Publicada no livro Bom dia para nascer, Companhia da Letras, 2011.
RIO DE JANEIRO — O que é uma associação de ideias: essa conversa sobre bicicletas tem para mim um forte sabor de infância. E acontece logo na véspera do Natal. Depois do velocípede, a bicicleta era mais que um sonho. Era uma obsessão que a gente sonhava 24 horas por dia. Um presentaço. Novinha em folha, vinha do Rio. Era como se viesse do Céu. Não era um garoto que subia ao selim. Era um príncipe, um reizinho.
Que menino não pensou um dia em voar? Pois a bicicleta voava. E voava baixo, ao nível dos espectadores. Todo o vocabulário vinha imantado pelo sortilégio que só a poesia tem: guidom, quadro, pedal, corrente, catraca. Quem não sabia andar de bicicleta estava atirado às trevas exteriores. Excluído do mundo encantado. Podia não ser um feliz proprietário. Mas não saber andar, ah, isto nunca! Bom era andar "sem mãos". Ou de pé. Ou de costas. Mil acrobacias.
Não sei em que vai dar essa gritaria toda. Pode ser até que saia um gol de bicicleta. Mas não vou morrer de espanto se, vistos e revistos os autos, tudo acabar no tradicional silêncio que sucede o alarido e a festa. De qualquer forma, já há lucro a registrar. E até um enriquecimento (lícito) do vocabulário, com a circulação de palavras como "ciclovia" e "bicicletário". Ao lado dos neologismos, voltaram as casas de aluguel. Até parece que estamos em Cuba. Ou na Holanda.
É de 1946 o livro Poemas, sonetos e baladas, com vinte e dois desenhos do Caloca, o Carlos Leão. É nele que está a "Balada das meninas de bicicleta". Do Vinicius, claro. Homem de sorte. Tinha uma fobia: medo de ser enterrado vivo. Daí a sua outra balada, a do "Enterrado vivo". Mas que nada! Morto, cá o temos de volta, vivíssimo no comercial da televisão. Milagre do computador. Ao lado do Tom e do chope, como nos velhos tempos. Só falta falar. Perdão, não só fala, como canta.
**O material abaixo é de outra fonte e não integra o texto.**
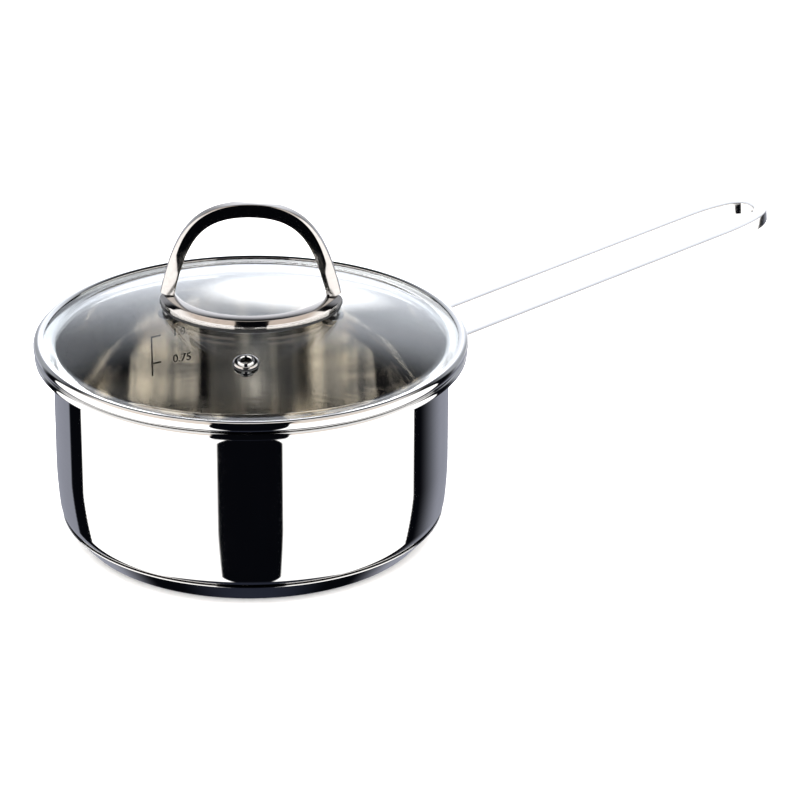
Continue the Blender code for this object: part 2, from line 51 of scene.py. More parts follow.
# Pot
BODY_RADIUS = 80.8
WALL = 0.8
POT_HEIGHT = 80.0
RIM_RADIUS = 88.2
LIP_BEND = 2.2
LIP_BLEND = 110
BOTTOM_HEIGHT = 4.8
BOTTOM_CORNER = 10.0
TAPER_TOP = 34.0           # the wall leans in gently from here down to its bottom corner
TAPER = 6
CAP_WALL = 0.5
CAP_FOOT_RADIUS = 70.0
CAP_FOOT_CORNER = 2.6
CAP_TOP_RADIUS = 78.9
CAP_TOP_HEIGHT = 9.2
CAP_CORNER_END = 40

# Handle
HANDLE_RISE = math.radians(4.9)
HANDLE_AXIS_HEIGHT = 53.5
HANDLE_LENGTH = 276.0
HANDLE_HALF_WIDTH = 12.85
HANDLE_END_LENGTH = 33.0
HANDLE_END_ROUNDNESS = 2.6
HANDLE_END_STEPS = 96
HANDLE_STEP = 1.6          # between the cuts round the end bend
WELD_CUTS = (0.6, 1.8, 6.0)  # distances from the plate at which the bar is cut across
BEND_CUTS = (40.0, 2.0)      # distances before the end bend at which it is cut across
BAR_WIDTH = 5.8
BAR_HEIGHT = 5.4
BAR_EDGE = 0.35
PLATE_FACE = 82.9          # radius at which the bar ends meet the plate
WELD_FLARE = 0.7

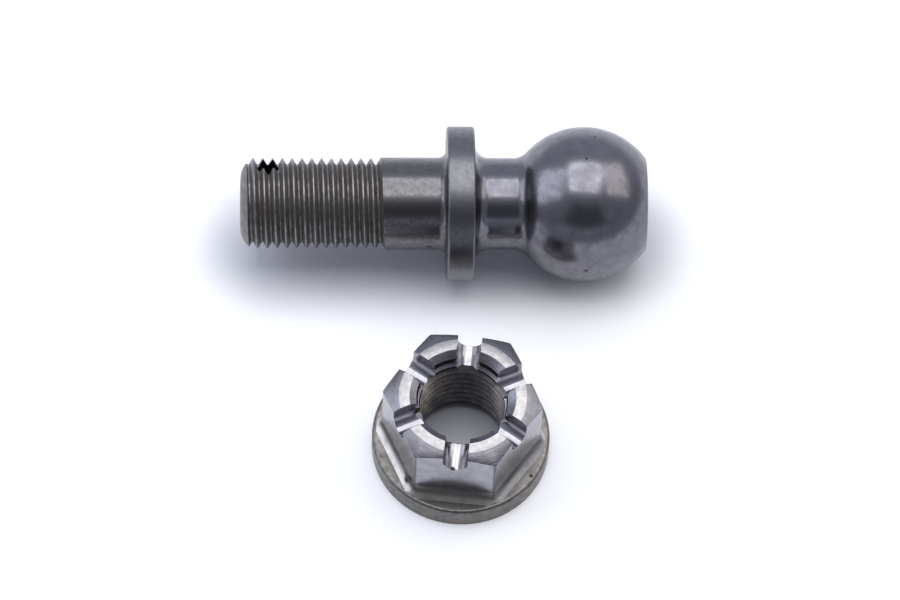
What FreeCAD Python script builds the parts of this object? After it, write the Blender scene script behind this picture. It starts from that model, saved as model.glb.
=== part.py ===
"""Ball stud and slotted flange nut of a suspension ball joint, laid out side by side.

Frame: millimetres, origin at the centre of the ball, +X along the stud from its thread to its ball,
+Z up. The stud lies on its ball and its collar, and the nut stands on its flange in front of it.
"""
import math
import os

import FreeCAD, Part

Vector = FreeCAD.Vector

# The metric screw thread that the stud and the nut share
THREAD_D = 14.0
THREAD_PITCH = 1.5
THREAD_FLANK = math.radians(30)
STUD_THREAD_ALLOWANCE = 0.125    # the stud's thread stands this far inside the basic profile
NUT_THREAD_ALLOWANCE = 0.05      # the nut's groove stands this far outside the basic profile

# Ball stud, lengths measured along its axis
BALL_D = 23.6
BALL_FLAT_X = 9.5                # the turned end face, from the ball's centre
BALL_FLAT_EDGE_R = 0.6
SEAT_X = -21.0                   # the collar's seating face, from the ball's centre
COLLAR_D = BALL_D                # the stud lies level on its ball and its collar
COLLAR_WIDTH = 4.2
COLLAR_EDGE_R = 0.4
SHANK_D = 14.1
SHANK_LENGTH = 10.0
NECK_D = 14.0
SEAT_FILLET_R = 1.3
COLLAR_NECK_FILLET_R = 2.3
NECK_BALL_FILLET_R = 2.8
THREAD_LENGTH = 21.5
GROOVE_START = 1.584             # a groove's middle, straight above the axis, this far before the tip
GROOVE_END = 0.07                # the groove's middle stops underneath, this far before the shank
TIP_FLAT_R = 3.65
TIP_ROUND_R = 4.0

# Split pin, its hole through the stud and the slots of the nut that it crosses
PIN_D = 3.2
PIN_HOLE_FROM_TIP = 4.25
PIN_HOLE_TILT = 57.0             # degrees above the level, on the back
SLOT_CLEARANCE = 0.45            # the slots are this much wider than the split pin
SLOT_DEPTH = 3.7

# Slotted flange nut, heights measured from its seating face
NUT_HEIGHT = 16.0
NUT_ACROSS_FLATS = 21.0
HEX_CORNER_R = 0.5
HEX_FOOT_Z = 4.65
FLANGE_D = 26.9
FLANGE_THICKNESS = 3.7
FLANGE_EDGE_R = 0.6
SKIRT_WIDTH = 1.1                # the sloping foot around the hexagon, as seen from above
CROWN_D = 19.15                  # the flat ring on top
CROWN_CHAMFER = 27.5             # degrees below the level, outside the ring
TOP_COUNTERSINK_D = 16.0
TOP_COUNTERSINK_HALF_ANGLE = math.radians(60)
SEAT_COUNTERSINK_D = 15.2
SEAT_COUNTERSINK_HALF_ANGLE = math.radians(45)

# Where the nut stands beside the stud
NUT_X = -18.95
NUT_Y = -35.4
NUT_TURN = -6.8                  # degrees, of a hexagon corner away from +X

OVERCUT = 0.5                    # how far a cutter reaches past the face that it opens

BALL_R = BALL_D / 2
TABLE_Z = -BALL_R
SHANK_START_X = SEAT_X - SHANK_LENGTH
TIP_X = SHANK_START_X - THREAD_LENGTH
PITCH_R = THREAD_D / 2 - 3 * math.sqrt(3) / 16 * THREAD_PITCH
STUD_CREST_R = THREAD_D / 2 - STUD_THREAD_ALLOWANCE
NUT_CREST_R = THREAD_D / 2 - 5 * math.sqrt(3) / 16 * THREAD_PITCH


def revolved(outline, origin, axis):
    """Solid of revolution from a closed list of edges in one half plane."""
    return Part.Face(Part.Wire(outline)).revolve(origin, axis, 360)


def line(a, b):
    return Part.LineSegment(a, b).toShape()


def edges_at(shape, x, radius):
    """Circular edges around the stud's axis at this place."""
    found = []
    for edge in shape.Edges:
        curve = edge.Curve
        if not isinstance(curve, Part.Circle):
            continue
        if abs(curve.Center.x - x) < 1e-3 and abs(curve.Radius - radius) < 1e-3:
            found.append(edge)
    return found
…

Saudades dos passeios de bicicleta que inspiraram a balada do Vinicius. Num surto de infância, saíamos do Posto Cinco e íamos até o Leblon. O poeta, Rubem Braga, Moacir Werneck de Castro, Paulo Mendes Campos. Eu também, claro. Havia moças, mas a data remota manda lhes calar os nomes. "Bicicletai, meninada" – concita o Vinicius, nos seus "trint'anos", como diz. Curioso é que há versos que permitem uma leitura atual quase profética. Senão leiam: "Bem haja a vossa saúde/ À humanidade inquieta/ Vós cuja ardente virtude/ Preservais muito amiúde/ Com um selim de bicicleta". Viu tudo, o Vinicius.